Here are links to more information on Cloudera Impala:

To use the Cloudera Impala JDBC driver in your own maven-based project you can copy the <dependency> and <repository> elements from this project's pom to your own instead of manually downloading the JDBC driver jars.

####Dependencies To build the project you must have Maven 2.x or higher installed. Maven info is here.

To run the project you must have access to a Hadoop cluster running Cloudera Impala with at least one populated table defined in the Hive Metastore.

####Configure the example To configure the example you must:

  • Select or create the table(s) to query against.
  • Set the query and impalad host in the example source file

These steps are described in more detail below.

#####Select or create the table(s) to run the example with For this example I will use one of the Hue Beeswax sample tables. I can see the tables using Hue as in the screenshot below:

Hue Table List

#####Set the query and impalad host Edit these two setting in the ClouderaImpalaJdbcExample source file:

  • Set the SQL Statement

private static final String SQL_STATEMENT = "SELECT description FROM sample_07 limit 10";

  • Set the host for the impalad you want to connect to:

private static final String IMPALAD_HOST = "MyImpaladHost";

####Building the project To build the project, run the command:

mvn clean compile

from the root of the project directory. There is a build.sh script for your convenience.

####Running the example To run the example, use the command:

mvn exec:java -Dexec.mainClass=com.cloudera.example.ClouderaImpalaJdbcExample

from the root of the project directory. There is a run.sh script for your convenience.

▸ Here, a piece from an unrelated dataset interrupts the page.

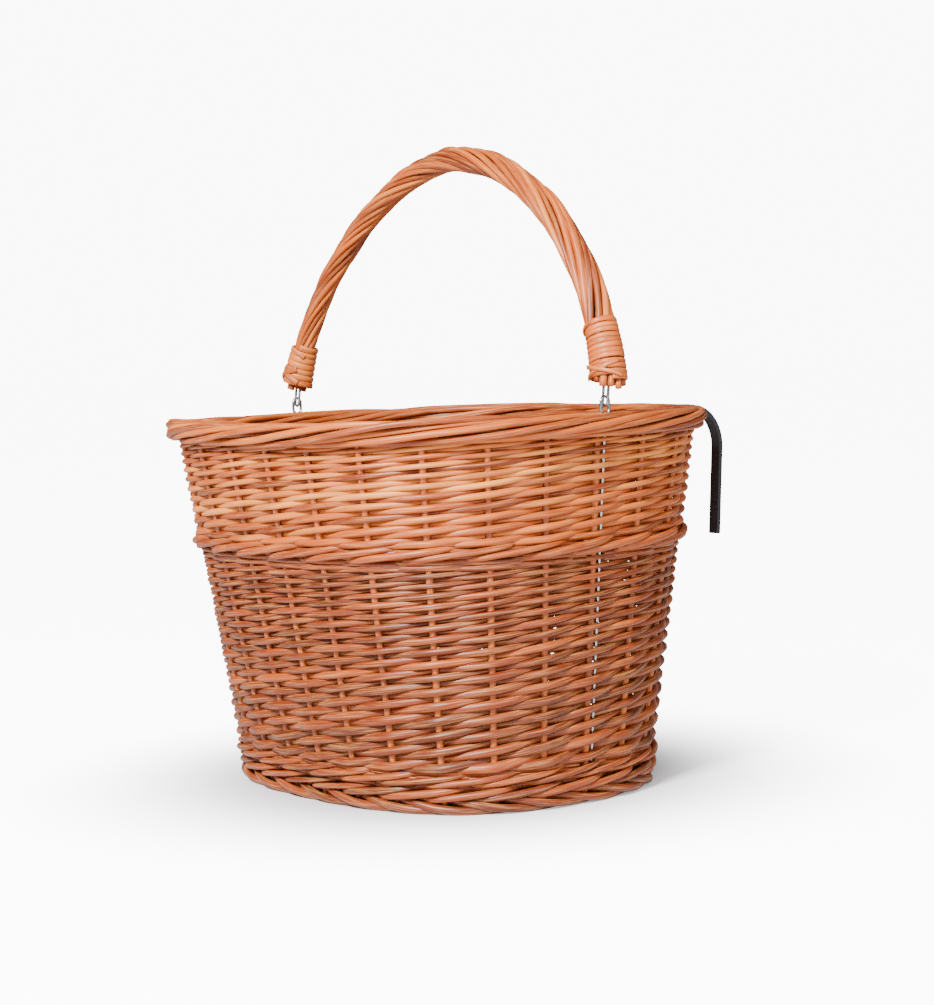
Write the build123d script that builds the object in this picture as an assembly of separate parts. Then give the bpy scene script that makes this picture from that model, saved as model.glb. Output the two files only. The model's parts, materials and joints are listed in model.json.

####Sample output Here is sample output from running the example:

$ ./run.sh
[INFO] Scanning for projects...
[INFO]                                                                         
[INFO] ------------------------------------------------------------------------
[INFO] Building cloudera-impala-jdbc-example 1.0
[INFO] ------------------------------------------------------------------------ 
...
[INFO] --- exec-maven-plugin:1.2.1:java (default-cli) @ cloudera-impala-jdbc-example ---

Cloudera Impala JDBC Example
Using Connection URL: jdbc:hive2://192.168.171.100:21050/;auth=noSasl
Running Query: SELECT description FROM sample_07 limit 10

== Begin Query Results ======================
All Occupations
Management occupations
Chief executives
General and operations managers
Legislators
Advertising and promotions managers
Marketing managers
Sales managers
Public relations managers
Administrative services managers
== End Query Results =======================


[INFO] ------------------------------------------------------------------------
[INFO] BUILD SUCCESS
[INFO] ------------------------------------------------------------------------
[INFO] Total time: 1.705s
[INFO] Finished at: Fri May 10 12:07:47 PDT 2013
[INFO] Final Memory: 7M/81M
[INFO] ------------------------------------------------------------------------